── RECORDED INFORMATION
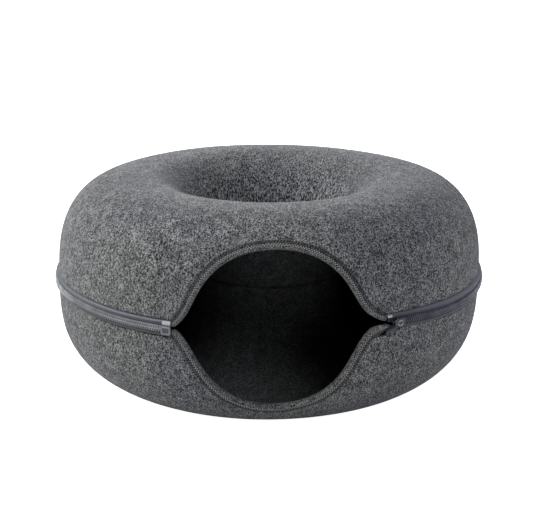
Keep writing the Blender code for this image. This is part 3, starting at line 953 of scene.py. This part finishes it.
def coil_finish(name, colour):
    """Drawn nylon: pale grey and slightly glossy, with painted shade at the back of each loop."""
    made, tree, shader, where = new_finish(name)
    worn = mottled(tree, noise_field(tree, where, 60.0, 3.0, 0.6), colour, 0.72, 1.18)
    along = parts_of(tree, laid_flat(tree))[0]
    turn = maths(tree, "MULTIPLY_ADD", along, 2 * math.pi * COIL_TURNS, -0.7)
    front = maths(tree, "MULTIPLY_ADD", maths(tree, "COSINE", turn), 0.5, 0.5)
    loop_back_shade = ramp(tree, front, (0.25, grey(0.03)), (0.52, grey(1.0)))
    # Painted shade: the teeth are darker and bluer from the slider's end round the right side.
    right_side_shade = ramp(tree, along, (0.02, (0.36, 0.37, 0.42)), (0.32, grey(1.0)))
    with_painted_light = shaded(tree, shaded(tree, worn, loop_back_shade), right_side_shade)
    cover(tree, with_painted_light, noise_field(tree, where, 1800.0, 1.0), strength=0.2, distance=0.0001)
    shader.inputs["Roughness"].default_value = 0.30
    return made


def coil(upward, phase):
    """A flattened spiral round the ring, made from a long narrow sheet rolled into a wire."""
    start, end = COIL_ENDS

    def place(u, v):
        turn = 2 * math.pi * (COIL_TURNS * u + phase)
        deep, high = math.cos(turn), math.sin(turn)
        degrees = start + (end - start) * u
        climbed = parted("upper" if upward > 0 else "lower", degrees)
        up = COIL_SHIFT * upward + high * COIL_LOOP / 2
        angle = math.radians(degrees) + COIL_SLANT * up / COIL_RADIUS
        wire = 2 * math.pi * v
        thick = math.cos(wire) * COIL_WIRE
        angle += math.sin(wire) * COIL_WIRE / COIL_RADIUS
        out = COIL_RADIUS + deep * (COIL_DEPTH / 2 + thick)
        return around(out, angle, MIDDLE + COIL_MIDDLE + climbed + up + high * thick)

    bm = grid_piece(COIL_TURNS * COIL_POINTS, COIL_SIDES, place)
    bmesh.ops.remove_doubles(bm, verts=bm.verts, dist=0.00001)
    bmesh.ops.holes_fill(bm, edges=[e for e in bm.edges if e.is_boundary])
    bmesh.ops.recalc_face_normals(bm, faces=bm.faces)
    settle(bm)
    return bm


nylon = coil_finish("coil nylon", (0.640, 0.645, 0.680))
upper_coil = add_piece("upper_coil", coil(1, 0.0), nylon)
add_piece("lower_coil", coil(-1, 0.06), nylon)
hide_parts("zip_chain")

# ---------------------------------------------
# The zip's closed end: a clip of cloudy clear plastic moulded over the last teeth, and above it
# a pale film that is welded to the tape so that its cut end can't fray.

CLIP = (0.0118, 0.0046, 0.0094)  # along the zip, outwards, up
CLIP_EDGE = 0.0009
CLIP_RIM = 0.0020  # round the dished face
CLIP_DISH = 0.0014
CLIP_ANGLE = -26.45
CLIP_SUNK = 0.0004  # into the teeth
FITTINGS_MIDDLE = -0.0029  # over MIDDLE
# Columns: name, from and to in degrees, first and last column of the tape that it covers, colour;
# the right film's lighter colour is painted light.
FILMS = (
    ("left", -27.55, -25.35, 4, 8, (0.70, 0.70, 0.74)),
    ("right", 27.85, 29.1, 3, 7, (0.92, 0.92, 1.00)),
)
FILM_LIFT = 0.0007
FILM_THICKNESS = 0.0003
PROBE = 0.0001  # step over which the tape's slope is taken
FILM_FOLLOWS = 0.85  # how much of the felt edge's shift its upper end follows


def cloudy_plastic(name, colour, clear):
    """Moulded plastic that lets some light through, with flow marks."""
    made, tree, shader, where = new_finish(name)
    flow = noise_field(tree, where, 220.0, 3.0, 0.6, 1.0)
    cover(tree, mottled(tree, flow, colour, 0.75, 1.2), flow, strength=0.25, distance=0.0003)
    shader.inputs["Roughness"].default_value = 0.28
    shader.inputs["Transmission Weight"].default_value = clear
    return made


def set_on_zip(bm, angle, proud):
    """Sets a fitting on the zip's teeth, with its own +Y pointing out of the ring."""
    turn = math.radians(angle)
    height = MIDDLE + FITTINGS_MIDDLE + zip_rise(angle)
    spot = Matrix.Translation(around(ZIP_RADIUS + proud, turn, height))
    facing = Matrix.Rotation(turn + math.pi, 4, "Z")
    bmesh.ops.transform(bm, matrix=spot @ facing, verts=bm.verts)
    settle(bm)


def block(bm, size, centre=(0.0, 0.0, 0.0)):
    made = bmesh.ops.create_cube(bm, size=1.0)["verts"]
    bmesh.ops.scale(bm, vec=size, verts=made)
    bmesh.ops.translate(bm, verts=made, vec=centre)
    return made


def soften(bm, width, edges=None):
    """Rounds the edges."""
    rounding = {"affect": "EDGES", "segments": 3, "profile": 0.5, "material": -1}
    bmesh.ops.bevel(bm, geom=edges or bm.edges[:], offset=width, **rounding)


bm = bmesh.new()
block(bm, CLIP)
front = max(bm.faces, key=lambda f: f.calc_center_median().y)
bmesh.ops.inset_region(bm, faces=[front], thickness=CLIP_RIM)
bmesh.ops.translate(bm, verts=front.verts[:], vec=(0.0, -CLIP_DISH, 0.0))
front.material_index = 1
long_edges = [e for e in bm.edges if e.calc_length() > CLIP[1] - CLIP_DISH / 2]
outer = [e for e in long_edges if e not in front.edges[:]]
soften(bm, CLIP_EDGE, [e for e in outer if len(e.link_faces) == 2 and e.calc_face_angle() > 1.5])
set_on_zip(bm, CLIP_ANGLE, -CLIP_SUNK)
clip = add_piece(
    "zip_end_clip", bm, cloudy_plastic("clear clip", (0.50, 0.51, 0.60), 0.30)
)
# The dished middle of the clip is a darker copy of its plastic: painted shade.
clip.data.materials.append(cloudy_plastic("clip middle painted shade", (0.17, 0.17, 0.20), 0.30))
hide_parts("zip_end_box")

for side, start, end, top, bottom, colour in FILMS:

    def film_place(u, v):
        visible = UPPER_TAPE[top : bottom + 1]
        run = lengths(visible)
        out, up = at_length(visible, run, run[-1] * v)
        further, higher = at_length(visible, run, run[-1] * v + PROBE)
        normal = Vector((up - higher, further - out)).normalized()
        if normal.x < 0:
            normal.negate()
        degrees = start + (end - start) * u
        out, up = Vector((out, up)) + normal * FILM_LIFT
        up += upper_edge_shift(degrees)[0] * FILM_FOLLOWS * (1 - v) + zip_rise(degrees) * v
        return around(FELT_RADIUS + out, math.radians(degrees), MIDDLE + up)

    bm = grid_piece(8, 12, film_place)
    settle(bm)
    welded = cloudy_plastic("welded film " + side, colour, 0.0)
    film = add_piece("tape_end_film_" + side, bm, welded)
    thicken(film, FILM_THICKNESS)

# ---------------------------------------------
# The slider: a die-cast body painted to match the tape. Its wedge parts the coils, and a wire
# loop hangs from the bridge on its face.

SLIDER = (0.0150, 0.0018, 0.0100)  # along the zip, outwards, up: one plate
SLIDER_ANGLE = 31.2
SLIDER_NOSE = 0.85  # how narrow the closed end is
SLIDER_PROUD = 0.0004  # of the teeth's face
SLIDER_EDGE = 0.0005
PLATE_GAP = 0.0030
WEDGE = (0.0036, 0.0030)  # along the zip, up
BRIDGE = (0.0070, 0.0007, 0.0026)
BRIDGE_GAP = 0.0012  # from the plate's face to the bridge's middle
LOOP_RADIUS = 0.0033
LOOP_WIRE = 0.00070
LOOP_STEPS = 32
LOOP_PROUD = 0.0018
LOOP_DROP = 0.0008


def painted_metal(name, colour):
    """Enamel on zinc: satin, with rubbed places."""
    made, tree, shader, where = new_finish(name)
    rubbed = noise_field(tree, where, 300.0, 3.0, 0.6)
    colour = mottled(tree, rubbed, colour, 0.8, 1.25, 0.4, 0.7)
    cover(tree, colour, rubbed, strength=0.15, distance=0.0002)
    shader.inputs["Roughness"].default_value = 0.36
    shader.inputs["Metallic"].default_value = 0.35
    return made


enamel = painted_metal("slider enamel", (0.150, 0.153, 0.175))
loop_metal = painted_metal("loop wire", (0.720, 0.720, 0.730))

bm = bmesh.new()
length, depth = SLIDER[:2]
between = depth + PLATE_GAP  # from one plate's middle to the other's
for inwards in (0.0, -between):
    for vert in block(bm, SLIDER, (0.0, inwards, 0.0)):
        if vert.co.x > 0:
            vert.co.z *= SLIDER_NOSE
block(bm, (WEDGE[0], between, WEDGE[1]), ((WEDGE[0] - length) / 2, -between / 2, 0.0))
soften(bm, SLIDER_EDGE)
block(bm, BRIDGE, (0.0, depth / 2 + BRIDGE_GAP, 0.0))
set_on_zip(bm, SLIDER_ANGLE, SLIDER_PROUD)
slider = add_piece("slider_body", bm, enamel)
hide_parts("zip_slider")

bm = bmesh.new()
wire = bmesh.ops.create_circle(bm, segments=8, radius=LOOP_WIRE)["verts"]
upright = Matrix.Rotation(0.5 * math.pi, 3, "X")
bmesh.ops.translate(bm, verts=wire, vec=(LOOP_RADIUS, 0.0, 0.0))
bmesh.ops.rotate(bm, verts=wire, cent=(LOOP_RADIUS, 0, 0), matrix=upright)
turned(bm, LOOP_STEPS)
bmesh.ops.rotate(bm, verts=bm.verts, cent=(0, 0, 0), matrix=upright)
bmesh.ops.translate(bm, verts=bm.verts, vec=(0.0, 0.0, -LOOP_DROP))
set_on_zip(bm, SLIDER_ANGLE, LOOP_PROUD)
pull = add_piece("slider_loop", bm, loop_metal)
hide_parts("zip_pull")

# ---------------------------------------------
# The studio: a pale floor, soft lights and the camera, a little left of the entrance and above.

FLOOR_SIZE = 14.0
CAMERA_AZIMUTH = -1.5  # degrees to the left of the entrance's middle
CAMERA_ELEVATION = 16.84
CAMERA_DISTANCE = 1.8404
CAMERA_LENS = 87.05
AIM_HEIGHT = 0.140
IMAGE_WIDTH = 534
AXIS_SHIFT = (-1.72, 3.51)  # pixels by which the aim is off the image's middle
LAMP_SIZE = 1.0
LAMP_DISTANCE = 2.4
# Columns: name, degrees round from the entrance, degrees up, watts, colour.
LIGHTS = (
    ("left", -80, 28, 25.0, (1.0, 0.994, 0.975)),
    ("left_behind", -110, 28, 15.0, (0.992, 1.0, 0.986)),
    ("above_behind", -128, 62, 17.5, (0.905, 0.952, 1.0)),
    ("back", 180, 10, 30.0, (0.962, 0.966, 1.0)),
    ("right_behind", 120, 10, 11.0, (0.875, 0.905, 1.0)),
    ("right_high", 25, 45, 7.6, (0.94, 1.0, 0.985)),
    ("right_low", 45, 28, 9.8, (0.94, 0.915, 1.0)),
)

bm = bmesh.new()
bmesh.ops.create_grid(bm, x_segments=1, y_segments=1, size=FLOOR_SIZE / 2)
floor = new_object("floor", bm)
paper, paper_tree, sheet, _ = new_finish("paper floor")
sheet.inputs["Base Color"].default_value = (0.8, 0.8, 0.8, 1.0)
sheet.inputs["Roughness"].default_value = 0.9
sheet.inputs["Emission Color"].default_value = (1.0, 1.0, 1.0, 1.0)
straight = tree_node(paper_tree, "ShaderNodeLightPath").outputs["Is Camera Ray"]
paper_tree.links.new(straight, sheet.inputs["Emission Strength"])
floor.data.materials.append(paper)


def direction(degrees_round, degrees_up):
    """The direction from the cave to a lamp or the camera."""
    bearing, up = math.radians(degrees_round), math.radians(degrees_up)
    flat = Vector((math.sin(bearing), -math.cos(bearing), 0.0)) * math.cos(up)
    return flat + Vector((0.0, 0.0, math.sin(up)))


def aimed(name, data, towards, distance):
    """A lamp or camera that looks at the cave from a direction."""
    made = bpy.data.objects.new(name, data)
    made.location = target + towards * distance
    made.rotation_euler = (-towards).to_track_quat("-Z", "Y").to_euler()
    scene.collection.objects.link(made)
    return made


target = AXIS + Vector((LEAN / 2, 0.0, AIM_HEIGHT))
for name, degrees_round, degrees_up, watts, colour in LIGHTS:
    lamp = bpy.data.lights.new(name, "AREA")
    lamp.size = LAMP_SIZE
    lamp.energy = watts
    lamp.color = colour
    light = aimed(name, lamp, direction(degrees_round, degrees_up), LAMP_DISTANCE)
    light.visible_camera = False

room = bpy.data.worlds.new("studio")
scene.world = room
room.use_nodes = True
sky = room.node_tree
seen = tree_node(sky, "ShaderNodeBackground", {"Color": (1, 1, 1, 1), "Strength": 1.0})
lit = tree_node(sky, "ShaderNodeBackground", {"Color": (0.95, 0.97, 1.0, 1), "Strength": 0.01})
ray = tree_node(sky, "ShaderNodeLightPath").outputs["Is Camera Ray"]
mixed = tree_node(sky, "ShaderNodeMixShader", {0: ray, 1: lit.outputs[0], 2: seen.outputs[0]})
sky.links.new(mixed.outputs[0], sky.nodes["World Output"].inputs["Surface"])

eye = bpy.data.cameras.new("camera")
eye.lens = CAMERA_LENS
eye.sensor_width = 36.0
eye.shift_x = AXIS_SHIFT[0] / IMAGE_WIDTH
eye.shift_y = AXIS_SHIFT[1] / IMAGE_WIDTH
backwards = direction(CAMERA_AZIMUTH, CAMERA_ELEVATION)
scene.camera = aimed("camera", eye, backwards, CAMERA_DISTANCE)
scene.view_settings.view_transform = "Standard"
────
▶ **PROMPT**: Show every line that contains the word "scene".

▶ **COMPLETED TASK**:
Keep writing the Blender code for this image. This is part 3, starting at line 953 of scene.py. This part finishes it.
    scene.collection.objects.link(made)
scene.world = room
scene.camera = aimed("camera", eye, backwards, CAMERA_DISTANCE)
scene.view_settings.view_transform = "Standard"